Flores andinas

 

Llegando a la casilla de ingreso al Parque Nacional Antisana, me detuvieron sendos conos rojos con el letrero de que no había paso por la coyuntura viral del Homo sapiens enmascarado y sujeto a semáforos y control político y policíaco por doquier. “Entonces, no hay manera de avanzar en esta despejada y radiante mañana de fines de julio”, dije en alta voz más para mi capote que dirigiéndome al joven guarda-parques que sintiéndose aludido quiso remediar en algo mi temprana decepción indicándome que de regreso podía desviarme de la ruta a Pintag y girando a la izquierda, antes de la grandes minas de material pétreo volcánico, debía seguir la vía al Carmen, “allá tiene bonitos miradores del volcán, si era eso lo que buscaba”. Nada sustancioso que replicar, di la vuelta a Rocinante y despacio me enfilaba a la recomendación de ir a ver la figura del coloso andino en modo estático, y así no viviría la experiencia de vagar por la montaña en soledad radical. Me resistía a la idea de no andar y ver, qué clase de programa es visitar el superpáramo únicamente para lograr una fría y triste instantánea del volcán con Rocinante caliente y estacionado a mi costado, listo para huir a galope tendido a por lo sano, a por balcones del silencio natural que pongan la mínima distancia con los miradores que invitan a parlotear. ¿Miradores a mí, desde cuándo te contentas con migajas al filo de la carretera y de cunetas coloreadas por plásticos? Has de saber ya que eso es pasar de la montaña sin sentirla dentro del “intrépido expedicionario”, lo que propones es ahondar el vacío que deja el haber desperdiciado la mañana propicia para perderse en lomerío vestido de pajonal y surtido por vertientes de agua deliciosa y melódica bajo el influjo del gigante Antisana y el encanto lacustre de las ondinas danzantes de Mica Cocha. No iba a apearme de Rocinante sino era para fundirme con el asombro que provoca la montaña salvaje, y tardé nada en descubrir que tenía a mano el Antisanilla y sus flores y lagunas. ¡Hecho!

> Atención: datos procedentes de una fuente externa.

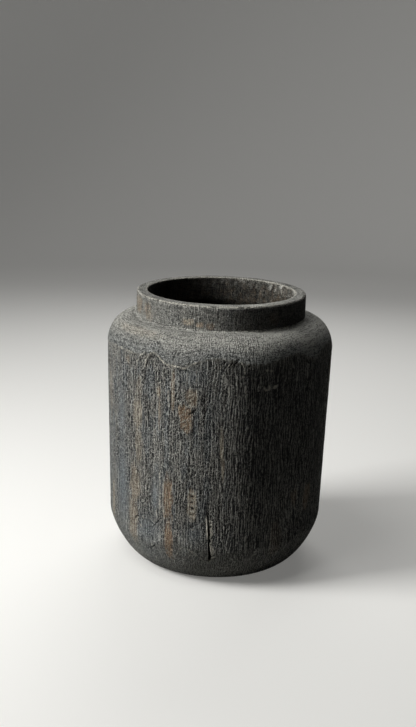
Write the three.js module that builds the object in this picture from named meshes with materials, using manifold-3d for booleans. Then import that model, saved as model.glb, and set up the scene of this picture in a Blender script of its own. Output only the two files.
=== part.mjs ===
// A lidless wooden pot, turned and hollowed from a single length of tree trunk.
//
// The shape comes from the order in which the wood is worked. A log with its bark off is mounted
// between centres. The turner cuts the neck, the shoulder and the corner at the foot, and never
// touches the side between them, which keeps the fluted skin of the tree. Where the even curve of
// the shoulder runs out into that uneven skin, the edge between them rises over each furrow and
// dips over each ridge. The pot is then bored out through its mouth, wider inside than the mouth is.
//
// Units are millimetres. +Z is up, the base is at z = 0, and the trunk's axis is the Z axis.
// The front of the pot faces -Y. An azimuth is in degrees from the front, growing towards +X.

import * as THREE from "three";
import { mergeVertices } from "three/addons/utils/BufferGeometryUtils.js";
import Module from "manifold-3d";

// Heights of the outside
const potHeight = 344;
const neckHeight = 31;
const shoulderHeight = 45;
const footCornerHeight = 74;

// Diameters of the outside. The trunk is widest at the shoulder and tapers to the foot's corner.
// The turning is wider than the trunk by its overrun where it runs out into the skin.
const trunkDiameter = 281;
const trunkTaper = 8;
const shoulderOverrun = 3;
const footCornerOverrun = 6;
const neckDiameter = 211;
const footDiameter = 192;

// Curves of the turning: 2 is a round quarter, more is squarer, less is closer to a chamfer
const shoulderSquareness = 2.4;
const footCornerSquareness = 1.55;
const neckFilletRadius = 3;
const rimOuterRadius = 2.6;
const rimInnerRadius = 1.2;

// The hollow. The wall is measured at the shoulder, and the floor's level part ends inside the
// foot's edge by the inset.
const rimThickness = 13.5;
const wallThickness = 22.5;
const floorThickness = 28;
const floorInset = 14;
const mouthDepth = 30;
const floorCornerHeight = 60;
const ceilingHeight = 66;
const hollowSquareness = 1.8;

// The skin of the trunk. Each flute runs up the whole log and leans by so many degrees over the
// pot's height. A furrow has a depth below the even trunk, and a ridge has a negative one.
const flutes = [
  { azimuth: -84, halfWidth: 8, depth: -0.9, lean: 3 },
  { azimuth: -64, halfWidth: 10, depth: 0.6, lean: 2 },
  { azimuth: -41, halfWidth: 7, depth: -0.2, lean: -2 },
  { azimuth: -34, halfWidth: 3.3, depth: 1.8, lean: 2 },
  { azimuth: -20, halfWidth: 9, depth: -1.4, lean: 3 },
  { azimuth: 3, halfWidth: 10, depth: 1.9, lean: -4 },
  { azimuth: 38, halfWidth: 7, depth: 1.5, lean: 3 },
  { azimuth: 52, halfWidth: 7, depth: -0.8, lean: 2 },
  { azimuth: 70, halfWidth: 8, depth: 1.9, lean: -3 },
  { azimuth: 93, halfWidth: 9, depth: -1.0, lean: 2 },
  { azimuth: 116, halfWidth: 10, depth: 2.1, lean: 4 },
  { azimuth: 141, halfWidth: 7, depth: -0.9, lean: -3 },
  { azimuth: 160, halfWidth: 9, depth: 1.7, lean: 2 },
  { azimuth: 186, halfWidth: 12, depth: 2.4, lean: -2 },
  { azimuth: 211, halfWidth: 7, depth: -1.0, lean: 3 },
  { azimuth: 232, halfWidth: 9, depth: 2.0, lean: 2 },
  { azimuth: 254, halfWidth: 8, depth: 1.2, lean: -3 },
];

// Slow swells round the trunk, so that no two flutes are alike. They lean as the flutes do.
const swells = [
  { lobes: 5, height: 0.4, azimuth: 8, lean: 11 },
  { lobes: 9, height: 0.3, azimuth: 13, lean: -8 },
];

// The healed stub of a branch, low on the left of the front: a shallow dent in the skin
const branchScar = { azimuth: -37, height: 76, halfWidth: 9, halfHeight: 17, depth: 2.6 };

// The fissure between two buttresses of the trunk, low on the front. It leans to the right on its
// way down, and its floor is narrower than its mouth by the pinch at each side.
const fissure = {
  azimuth: -3.4,
  bottom: 38,
  widest: 54,
  top: 100,
  width: 4.6,
  lean: 6,
  depth: 9,
  pinch: 0.8,
};

// How far the raw log, and each cut, run past the finished wood
const spareWood = 8;

// Facets
const outsideSegments = 120;
const hollowSegments = 64;
const trunkRings = 20;
const shoulderSteps = 8;
const footCornerSteps = 6;
const hollowCornerSteps = 5;
const smallCornerSteps = 3;
const fissureSteps = 8;

// The wood, smoked dark and dull with dust
const smokedWood = new THREE.MeshStandardMaterial({
  name: "smoked_wood",
  color: 0x45443f,
  roughness: 0.88,
  metalness: 0,
});

const round = 2;
const fullTurn = 360;
const neckFootHeight = potHeight - neckHeight;
const shoulderFootHeight = neckFootHeight - shoulderHeight;
const trunkFootDiameter = trunkDiameter - trunkTaper;
const { degToRad, euclideanModulo, lerp, radToDeg } = THREE.MathUtils;
const wasm = await Module();
wasm.setup();

// A point of a turned profile: its distance from the axis and its height
function at(radius, height) {
  return new THREE.Vector2(radius, height);
}

// A quarter of a rounded corner from one point of a profile to the next, without the first. It
// leaves an upright line for a level one, or a level line for an upright one.
function corner(from, to, squareness, steps, leaves) {
  const points = [];
  for (let i = 1; i <= steps; i += 1) {
    const turn = (Math.PI * i) / (2 * steps);
    const ahead = Math.abs(Math.sin(turn)) ** (2 / squareness);
    const aside = 1 - Math.abs(Math.cos(turn)) ** (2 / squareness);
    const [outward, upward] = leaves === "upright" ? [aside, ahead] : [ahead, aside];
    points.push(at(lerp(from.x, to.x, outward), lerp(from.y, to.y, upward)));
  }
  return points;
}

// The outside as the tool would leave it, if the log were thick enough everywhere
function turnedProfile() {
  const neckRadius = neckDiameter / 2;
  const footEdge = at(footDiameter / 2, 0);
  const footCornerTop = at((trunkFootDiameter + footCornerOverrun) / 2, footCornerHeight);
  const shoulderFoot = at((trunkDiameter + shoulderOverrun) / 2, shoulderFootHeight);
  const filletFoot = at(neckRadius + neckFilletRadius, neckFootHeight);
  const filletTop = at(neckRadius, neckFootHeight + neckFilletRadius);
  const rimFoot = at(neckRadius, potHeight - rimOuterRadius);
  const rimTop = at(neckRadius - rimOuterRadius, potHeight);
  return [
    at(0, 0),
    footEdge,
    ...corner(footEdge, footCornerTop, footCornerSquareness, footCornerSteps, "level"),
    shoulderFoot,
    ...corner(shoulderFoot, filletFoot, shoulderSquareness, shoulderSteps, "upright"),
    ...corner(filletFoot, filletTop, round, smallCornerSteps, "level"),
    rimFoot,
    ...corner(rimFoot, rimTop, round, smallCornerSteps, "upright"),
    at(0, potHeight),
  ];
}

// The space inside: a floor, a wide hollow, its ceiling under the shoulder, and a straight mouth
// with its edge rounded over
function hollowProfile() {
  const mouthRadius = neckDiameter / 2 - rimThickness;
  const hollowRadius = trunkDiameter / 2 - wallThickness;
  const floorEdge = at(footDiameter / 2 - floorInset, floorThickness);
  const floorCornerTop = at(hollowRadius, floorThickness + floorCornerHeight);
  const mouthFoot = at(mouthRadius, potHeight - mouthDepth);
  const ceilingFoot = at(hollowRadius, mouthFoot.y - ceilingHeight);
  const mouthEdgeFoot = at(mouthRadius, potHeight - rimInnerRadius);
  const mouthEdgeTop = at(mouthRadius + rimInnerRadius, potHeight);
  return [
    at(0, floorThickness),
    floorEdge,
    ...corner(floorEdge, floorCornerTop, hollowSquareness, hollowCornerSteps, "level"),
    ceilingFoot,
    ...corner(ceilingFoot, mouthFoot, hollowSquareness, hollowCornerSteps, "upright"),
    mouthEdgeFoot,
    ...corner(mouthEdgeFoot, mouthEdgeTop, round, smallCornerSteps, "upright"),
    at(mouthEdgeTop.x, potHeight + spareWood),
    at(0, potHeight + spareWood),
  ];
}

// The angle from one azimuth to another by the shorter way round
function turnBetween(from, to) {
  return euclideanModulo(to - from + fullTurn / 2, fullTurn) - fullTurn / 2;
}

// The distance of the trunk's skin from the axis
function trunkRadius(azimuth, height) {
  const belly = (height - footCornerHeight) / (shoulderFootHeight - footCornerHeight);
  const aboveMiddle = height / potHeight - 1 / 2;
  let radius = lerp(trunkFootDiameter, trunkDiameter, belly) / 2;
  for (const flute of flutes) {
    const middle = flute.azimuth + flute.lean * aboveMiddle;
    const away = turnBetween(middle, azimuth) / flute.halfWidth;
    radius -= flute.depth * Math.exp(-away * away);
  }
  for (const swell of swells) {
    const middle = swell.azimuth + swell.lean * aboveMiddle;
    radius += swell.height * Math.cos(degToRad(swell.lobes * (azimuth - middle)));
  }
  const aside = turnBetween(branchScar.azimuth, azimuth) / branchScar.halfWidth;
  const above = (height - branchScar.height) / branchScar.halfHeight;
  return radius - branchScar.depth * Math.exp(-aside * aside - above * above);
}

// A profile turned about the Z axis, with its first column of points at the front
function turned(profile, segments) {
  return new THREE.LatheGeometry(profile, segments).rotateX(Math.PI / 2);
}

// The log with its bark off: an even cylinder with each point of its side moved to the skin
function logGeometry() {
  const bottom = -spareWood;
  const top = potHeight + spareWood;
  const side = Array.from({ length: trunkRings + 1 }, (_, ring) =>
    at(1, lerp(bottom, top, ring / trunkRings)),
  );
  const geometry = turned([at(0, bottom), ...side, at(0, top)], outsideSegments);
  const points = geometry.getAttribute("position");
  for (let i = 0; i < points.count; i += 1) {
    const onAxis = Math.hypot(points.getX(i), points.getY(i)) < 1 / 2;
    const azimuth = radToDeg(Math.atan2(points.getX(i), -points.getY(i)));
    const radius = onAxis ? 0 : trunkRadius(azimuth, points.getZ(i));
    points.setX(i, points.getX(i) * radius);
    points.setY(i, points.getY(i) * radius);
  }
  return geometry;
}

// The wood that is missing from the fissure: a leaf-shaped outline seen from the front, pushed
// into the trunk, with its deep face pinched
function fissureGeometry() {
  const spine = (height) => {
    const rise = (height - fissure.bottom) / (fissure.top - fissure.bottom);
    return fissure.lean * (1 / 2 - rise);
  };
  const right = spine(fissure.widest) + fissure.width / 2;
  const left = spine(fissure.widest) - fissure.width / 2;
  const upperMiddle = (fissure.widest + fissure.top) / 2;
  const lowerMiddle = (fissure.widest + fissure.bottom) / 2;
  const outline = new THREE.Shape();
  outline.moveTo(spine(fissure.top), fissure.top);
  outline.quadraticCurveTo(left, upperMiddle, left, fissure.widest);
  outline.quadraticCurveTo(left, lowerMiddle, spine(fissure.bottom), fissure.bottom);
  outline.quadraticCurveTo(right, lowerMiddle, right, fissure.widest);
  outline.quadraticCurveTo(right, upperMiddle, spine(fissure.top), fissure.top);
  const geometry = new THREE.ExtrudeGeometry(outline, {
    depth: fissure.depth + spareWood,
    bevelEnabled: false,
    curveSegments: fissureSteps,
  });
  const points = geometry.getAttribute("position");
  for (let i = 0; i < points.count; i += 1) {
    const aside = points.getX(i) - spine(points.getY(i));
    const isDeep = points.getZ(i) < fissure.depth / 2;
    points.setX(i, points.getX(i) - (isDeep ? aside * fissure.pinch : 0));
  }
  const floorRadius = trunkRadius(fissure.azimuth, fissure.widest) - fissure.depth;
  return geometry
    .translate(0, 0, floorRadius)
    .rotateX(Math.PI / 2)
    .rotateZ(degToRad(fissure.azimuth));
}

// A closed geometry as a solid. Triangles that have shrunk to a line at the axis are left out.
function solid(geometry) {
  const bare = geometry.clone();
  bare.deleteAttribute("normal");
  bare.deleteAttribute("uv");
  const merged = mergeVertices(bare);
  const corners = merged.getIndex().array;
  const kept = [];
  for (let i = 0; i < corners.length; i += 3) {
    const [a, b, c] = corners.slice(i, i + 3);
    if (a !== b && b !== c && c !== a) {
      kept.push(a, b, c);
    }
  }
  return new wasm.Manifold(
    new wasm.Mesh({
      numProp: 3,
      vertProperties: merged.getAttribute("position").array,
      triVerts: Uint32Array.from(kept),
    }),
  );
}

// A solid as a geometry
function surface(body) {
  const { vertProperties, triVerts } = body.getMesh();
  const geometry = new THREE.BufferGeometry();
  geometry.setAttribute("position", new THREE.BufferAttribute(vertProperties, 3));
  geometry.setIndex(new THREE.BufferAttribute(triVerts, 1));
  geometry.computeVertexNormals();
  return geometry;
}

// The pot, in the order in which it is worked
function potBody() {
  const log = solid(logGeometry());
  const turnedOutside = solid(turned(turnedProfile(), outsideSegments));
  const hollow = solid(turned(hollowProfile(), hollowSegments));
  const gap = solid(fissureGeometry());
  const pot = new THREE.Mesh(
    surface(log.intersect(turnedOutside).subtract(hollow).subtract(gap)),
    smokedWood,
  );
  pot.name = "pot_body";
  return pot;
}

const woodenPot = new THREE.Group();
woodenPot.name = "wooden_pot";
woodenPot.add(potBody());

export default woodenPot;
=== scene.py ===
"""A lidless wooden pot, turned and hollowed from one length of tree trunk, smoked dark and dusted.

The pot is one closed mesh, built as rings of points that follow its section from the middle of the
base up the outside, over the rim and down to the middle of the floor. Each ring starts from the
turned form or from the skin of the log. Each point then moves by the relief of its own stretch, away
from the axis on the skin and along the surface's normal elsewhere: ridges on the skin, end-grain
pits on the shoulder, scratches on the neck, gouge marks inside. What was worn or dusted is kept on
the points as masks, and so are painted shade, in cracks, cuts, pits and chips, deep inside and on the
side away from the key lamp, and painted light and highlights in a few places. One node material
mixes the colours from them.

Lengths are in millimetres until the mesh is made, and angles are in degrees. An azimuth is counted
from the front, which faces -Y, towards +X.
"""

import math
from collections import namedtuple

import bpy
import numpy as np
from mathutils import Matrix, Vector


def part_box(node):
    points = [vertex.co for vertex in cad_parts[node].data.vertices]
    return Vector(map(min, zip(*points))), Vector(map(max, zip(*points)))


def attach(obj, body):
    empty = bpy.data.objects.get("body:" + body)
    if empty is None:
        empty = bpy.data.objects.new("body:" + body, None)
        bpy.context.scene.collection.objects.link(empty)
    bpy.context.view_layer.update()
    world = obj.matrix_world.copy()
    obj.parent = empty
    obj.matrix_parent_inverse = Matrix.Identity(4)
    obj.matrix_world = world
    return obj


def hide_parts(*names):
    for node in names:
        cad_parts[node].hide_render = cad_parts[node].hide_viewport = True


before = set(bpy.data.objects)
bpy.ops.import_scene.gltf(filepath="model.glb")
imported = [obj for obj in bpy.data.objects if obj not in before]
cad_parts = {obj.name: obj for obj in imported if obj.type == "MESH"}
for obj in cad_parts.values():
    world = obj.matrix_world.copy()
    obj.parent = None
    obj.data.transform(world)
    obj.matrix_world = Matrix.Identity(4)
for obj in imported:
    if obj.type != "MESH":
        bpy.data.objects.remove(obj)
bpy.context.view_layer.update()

MILLIMETRE = 0.001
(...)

A occidente, contiguo al Parque Nacional Antisana, se encuentra la reserva de amortiguamiento ecológico Antisanilla. Bajo las murallas del Isco, la quebrada homónima recoge el agua dulce del superpáramo y abastece las lagunas de Secas y Tipopugro represadas entre colinas pétreas que son fruto de la acumulación de escoria volcánica, esto debido al flujo de lava acaecido promediando el siglo XVIII desde el subsuelo magmático y no por obra de una erupción del cráter del Antisana, así tenemos estratos de caprichosas rocas cenizas que son parte del paisaje y contrastan con el remanente colorido y fresco de ecosistemas de páramo que albergan a supervivientes de cóndor andino (Vultur gryphus), el cual, de símbolo patrio de mirada altiva y vuelo majestuoso pasó a ser especie en peligro inminente de extinción. He aquí la paradoja humana de exterminar al ave concreta que está estampada en el escudo de la bandera tricolor que nos enseñan a glorificar a punta de tirabuzón desde el primer año de escuela primaria, la contradicción viene certificada por la exigua población nacional de cóndores, se asume que hay alrededor de 120 a 150 especímenes cuando otrora, hace apenas poco más de un siglo, al viajero Whymper no le faltaba ocasión para toparse con estos sobre la marcha, y en bandadas, siendo una especie presente en todos los hábitats de los altos Andes del Ecuador.

Colindando con terrenos que dejaron de ser prístinos, quemados para que avance sin tregua la producción agrícola y ganadera, uno tiene la suerte de estar inmerso en los prolegómenos de la mancha de pajonal, vegetación leñosa y herbazal de páramo del Antisanilla, esto frente al tupido bosque primario del los farallones del Isco festonado con chorreras y bosques frondosos en transición al gélido clima del volcán Antisana. Esto es rodearse del aroma espeso y reconfortante de fanerógamas de la flora endémica y nativa de la zona, es llenar cuerpo y mente con las formas que dan pábulo a la imaginación, a dioramas de ensueño de colibrís nectarívoros y de osos de anteojos vegetarianos –Tremarctos ornatus– beneficiándose de flores turquesas, las favoritas de su dieta, saboreando el fruto jugoso de achupallas (Puya aequatorialis) que de una penca se levantan verticales proa al sol ecuatorial alto-andino a tomar baños de vitaminas.